Toch slaagt de politie niet in het bestrijden van het geweld en de onveiligheid. De politie is vaak machteloos. Regelmatig worden politieagenten gedood. Het syndicaat van de politieagenten verklaarde dat tussen 1 januari en 25 november vijftig agenten vermoord werden door gewapende bandieten.
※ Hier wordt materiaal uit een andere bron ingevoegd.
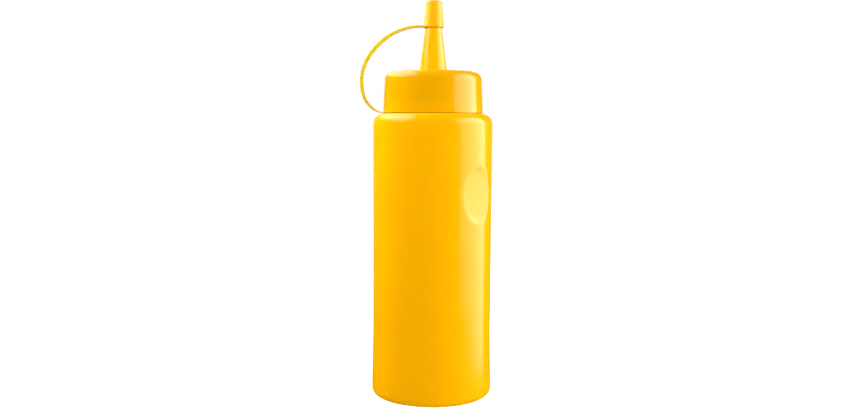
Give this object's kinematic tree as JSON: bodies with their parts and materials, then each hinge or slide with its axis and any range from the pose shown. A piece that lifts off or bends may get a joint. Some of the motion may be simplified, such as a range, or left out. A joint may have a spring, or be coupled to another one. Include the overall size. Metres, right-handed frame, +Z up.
{
  "type": "squeeze bottle",
  "caption": "Round condiment squeeze bottle with thumb recesses, a screw cap with a cone nozzle, and a small tip cap on a looped strap.",
  "frame": {"origin": "centre of the flat base, on the bottle's axis", "axes": "+Z up the bottle's axis, -Y towards the front; the strap of the tip cap is on the -X side"},
  "size_m": [0.0676, 0.0614, 0.1992],
  "materials": {
    "body_plastic": "satin, soft polythene",
    "cap_plastic": "satin, soft polythene",
    "tip_cap_plastic": "satin, soft polythene"
  },
  "bodies": {
    "root": {"bottle_body": "body_plastic", "screw_cap": "cap_plastic", "tethered_tip_cap": "tip_cap_plastic"}
  },
  "joints": []
}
De VS, Canada en de EU nemen maatregelen

Het Amerikaans ministerie van justitie onderneemt actie tegen minstens 7 Haïtiaanse bendeleiders die Amerikaanse burgers ontvoerd, opgesloten en na het betalen van losgeld vrijgelaten hebben. Enkele van deze bandieten werden door de Haïtiaanse politie gearresteerd. Het Amerikaanse staatsdepartement looft ook 3 miljoen dollar uit voor informatie die kan leiden tot de arrestatie van enkele andere bendeleiders.
Canada besloot om de rekeningen van leden van de Haïtiaanse economische elite te bevriezen omdat deze betrokken zijn bij het witwassen van geld van de gewapende bendes en andere corrupte praktijken.
Ook de Europese Unie veroordeelt de bendeleiders en hun financiers die rechtstreeks of onrechtstreeks verantwoordelijk zijn voor de extreme onveiligheid en daaruit voortvloeiende humanitaire crisis.

Wapensmokkel

Dat er leden van de elite betrokken zijn bij het gewapend geweld bleek nog maar eens toen de echtgenote van de vice-afgevaardigde van Belladère gearresteerd werd in de Dominicaanse Republiek aan een grensovergang met Haïti. Een Dominicaanse militair trof in de wagen, met officiële Haïtiaanse nummerplaat, meer dan 22 000 cartouches aan en een som geld.
Op 25 november werd een invloedrijk Haïtiaans zakenman aangehouden die in het bezit was van een serie oorlogswapens en bijhorende munitie.
Ook politiemensen zijn betrokken bij de wapenhandel. In november werd een inspecteur van de politie aangehouden. In zijn wagen vond men wapens en munitie en een grote som geld.

De Dominicaanse Republiek

De relatie tussen Haïti en de Dominicaanse Republiek staat weeral eens onder druk. De Dominicaanse autoriteiten zijn begonnen met het verjagen van Haïtiaanse migranten uit hun land. In september 2013 verloren meer dan 200 000 Dominicanen van Haïtiaanse afkomst, hun Dominicaanse nationaliteit na een vonnis van het Dominicaans grondwettelijk hof. Op slag werden al deze mensen illegaal en beschikten ze niet meer over de nodige papieren.
De Dominicaanse president Luis Abinader, luistert naar de Dominicaanse nationalisten. Hij is de Dominicanen van Haïtiaanse afkomst liever kwijt. Een twintigtal Dominicaanse organisaties protesteren tegen massieve deportaties naar Haïti. Ze veroordelen de Dominicaanse regering die ermee dreigt om een grootschalige etnische zuivering door te voeren.
De Dominicaanse regering gaat hiermee lijnrecht in tegen een advies van de Verenigde Naties, die alle Amerikaanse landen oproepen om Haïtiaanse migranten niet terug te sturen naar hun land omdat de situatie er zo kritiek is.